I work for a foundation that, like so many others, made commitments to diversity and racial justice during the summer of 2020. However, I’m finding that not much has changed – both with our internal working culture and with the grantees we support. How can our board and leadership be held to account?
You’re not alone in your concern over the flurry of pronouncements from leaders declaring a commitment to diversity and racial justice but then dropping the ball when it comes to following up, illustrating that it’s much easier to talk, rather than walk, this commitment. A recent study, in fact, found that following George Floyd’s murder, US companies pledged $50 billion towards racial equity but since then, only $250 million has been spent or devoted to specific initiatives.
Even when organisations do take steps to grapple with these issues – diversity trainings, for example – it’s often insufficient to making deeper changes in their cultures. What’s needed – and often missing – according to racial equity strategist Piper Anderson is accountability. Without it, she says, ‘any effort to prevent racial harm or provide proper redress when it occurs will fall short of accomplishing repairing harm and deepen distrust and disconnection among staff.’ Anderson provides a series of practices that can help organisations practise accountability, including establishing anti-racism norms, addressing previous harms that may be festering, bringing in skilled facilitators, creating racial affinity groups in the organisation, setting up feedback loops, and practising generative conflict.
You’re not alone.
These resources – which focus on doing, rather than talking – may be helpful to you and your colleagues in discussions about creating an action-oriented plan aimed at embedding diversity and racial equity as a core value and ethos across your organisation. You might also consider undertaking a racial equity audit, which can be a powerful tool in recognising and dealing with inequities internally.

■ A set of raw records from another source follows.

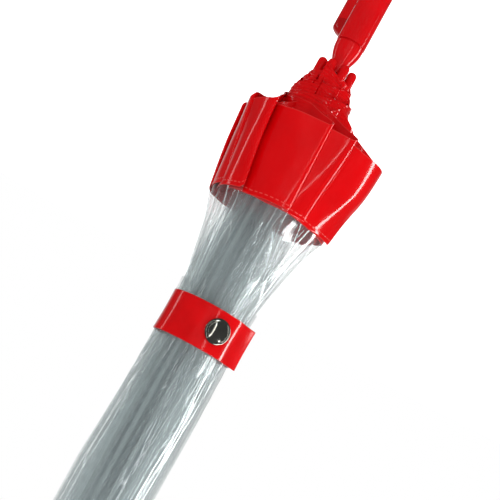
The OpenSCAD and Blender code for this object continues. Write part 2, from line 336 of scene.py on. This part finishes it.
# ---------------------------------------------------------------- mesh helpers

def finish_mesh(name, mesh, material, smooth=True):
    obj = bpy.data.objects.new(name, mesh)
    bpy.context.scene.collection.objects.link(obj)
    mesh.materials.append(material)
    if smooth:
        for polygon in mesh.polygons:
            polygon.use_smooth = True
    return obj


def from_bmesh(name, bm, material, smooth=True, sharp=None):
    bmesh.ops.remove_doubles(bm, verts=bm.verts, dist=1e-7)
    bmesh.ops.recalc_face_normals(bm, faces=bm.faces)
    if sharp is not None:
        for edge in bm.edges:
            if len(edge.link_faces) == 2 and edge.calc_face_angle() > sharp:
                edge.smooth = False
    mesh = bpy.data.meshes.new(name)
    bm.to_mesh(mesh)
    bm.free()
    return finish_mesh(name, mesh, material, smooth)


def polar(radius, azimuth, z):
    return Vector((radius * math.cos(azimuth) * MM, radius * math.sin(azimuth) * MM, z * MM))


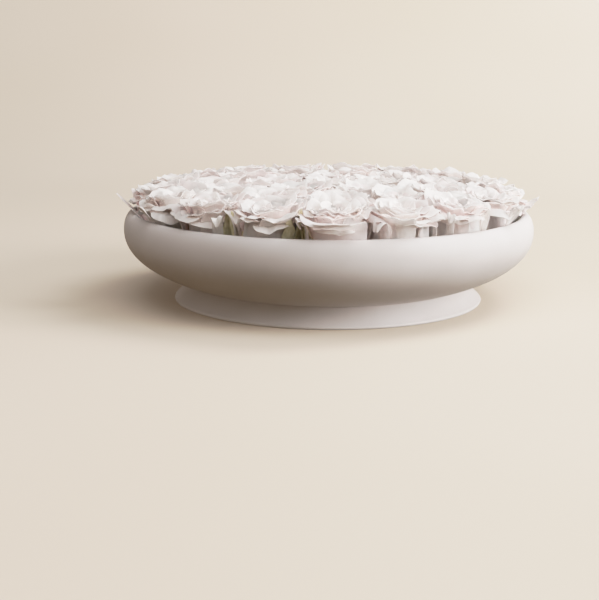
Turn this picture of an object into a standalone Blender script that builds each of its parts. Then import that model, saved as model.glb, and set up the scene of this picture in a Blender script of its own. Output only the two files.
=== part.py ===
"""Low footed ceramic bowl packed with white roses.

The bowl is one fired piece, turned about Z: a rounded belly, a foot that flares
out under it, and a hollow inside. A block of dry floral foam lies on its floor,
with one plain upright hole for each rose. Every rose is one grown piece: a cut
stem, a hip, and petals in layers. The roses stand in a centre, two inner rings
and an outer ring that leans out over the rim.

Metres, +Z up. The origin is at the middle of the foot, on the table.
"""

import math
import random

import bmesh
import bpy
from mathutils import Matrix, Vector

# Driving dimensions of the bowl
BELLY_RADIUS = 0.180
BELLY_HEIGHT = 0.0637
RIM_RADIUS = 0.1715
RIM_HEIGHT = 0.0790
WALL = 0.0060
LIP_RADIUS = 0.0030
NECK_RADIUS = 0.1240
FOOT_RADIUS = 0.1362
FOOT_TREAD = 0.0088
FOOT_BEVEL = 0.0014
FOOT_WALL_LEAN = 0.0090
FLOOR_UNDERSIDE = 0.0070
FLOOR_TOP = FLOOR_UNDERSIDE + WALL

# Points down the flare of the foot, between its neck and its bevelled edge
FOOT_FLARE = ((0.1270, 0.0112), (0.1332, 0.0048), (0.1356, 0.0028))

# Turned pieces: how many sides they have, and how near the axis a point is on it
TURNED_STEPS = 56
AXIS_MERGE = 0.00005

# Below its widest line the belly is a quarter of a superellipse
BELLY_REACH = 0.2045
BELLY_DROP = 0.0641
BELLY_POWER = 2.215

# Driving dimensions of the foam and of the holes in it
FOAM_TOP = 0.0580
FOAM_GAP = 0.0005
HOLE_RADIUS = 0.0030
HOLE_DEPTH = 0.0215
HOLE_SIDES = 6

# Driving dimensions of a rose, measured up from the underside of its hip
SEAT_GAP = 0.0004
STEM_LENGTH = 0.0200
STEM_RADIUS = 0.0022
STEM_SIDES = 5
LEAN_HEIGHT = 0.0140
LIP_HEIGHT = 0.0335
HEART_HEIGHT = 0.0420

# A petal's lip swells and rises towards its middle, and one edge laps outside
# the next petal. Shares are of the lip's radius, and rises are in metres.
PETAL_NOTCH = 0.12
PETAL_OVERLAP = 0.12
PETAL_DIP = 0.0050
PETAL_BLUNTNESS = 0.6

# How far single petals and whole roses stray from the common size
PETAL_SIZE_SPREAD = 0.05
PETAL_HEIGHT_SPREAD = 0.0018
ROSE_SIZE_SPREAD = 0.04
FIRST_SEED = 100

# Each rose keeps inside its own cell: the walls stand half way to its
# neighbours, and the petals press against them softly
NEIGHBOUR_REACH = 0.11
CELL_GAP = 0.0003
PRESS_POWER = 7

# Over the rim the petals stay inside a 45 degree cone that clears the lip
RIM_CONE = 0.0904

# Rings of roses: how many, how far out their stems stand, how far they lean
# out in degrees, where the first one is, and how much the crown lifts them
RINGS = (
    {"count": 1, "radius": 0.0, "lean": 0.0, "first": 0.0, "lift": 0.0030},
    {"count": 5, "radius": 0.0465, "lean": 3.0, "first": 20.0, "lift": 0.0022},
    {"count": 11, "radius": 0.0935, "lean": 5.0, "first": 12.0, "lift": 0.0012},
    {"count": 17, "radius": 0.1405, "lean": 8.0, "first": -88.0, "lift": 0.0},
)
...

No matter how helpful these kinds of resources can be, there is still the matter of cultural recalcitrance, which is often rooted in an aversion to conflict, fear, and, yes, change. That’s why it’s so important to speak up internally – but it’s not easy. Reach out to others in your organisation or others to see if they share your feelings about addressing this issue. Make sure you have a cross-section of colleagues at the table and don’t leave the heavy lifting to BIPOC staff. During these conversations, take an enquiring approach. Be prepared with some ideas for solutions; for example, ask folks how they define accountability and what measure they’d use to track it.
And prepare yourself for the pushback you may get from some of your colleagues who are unwilling or uninterested in engaging in these efforts by appealing to their self-interest. In today’s environment, because accountability is becoming increasingly important, ignoring commitments can lead to negative perceptions of their organisation that, in turn, affects fundraising and everything else they do.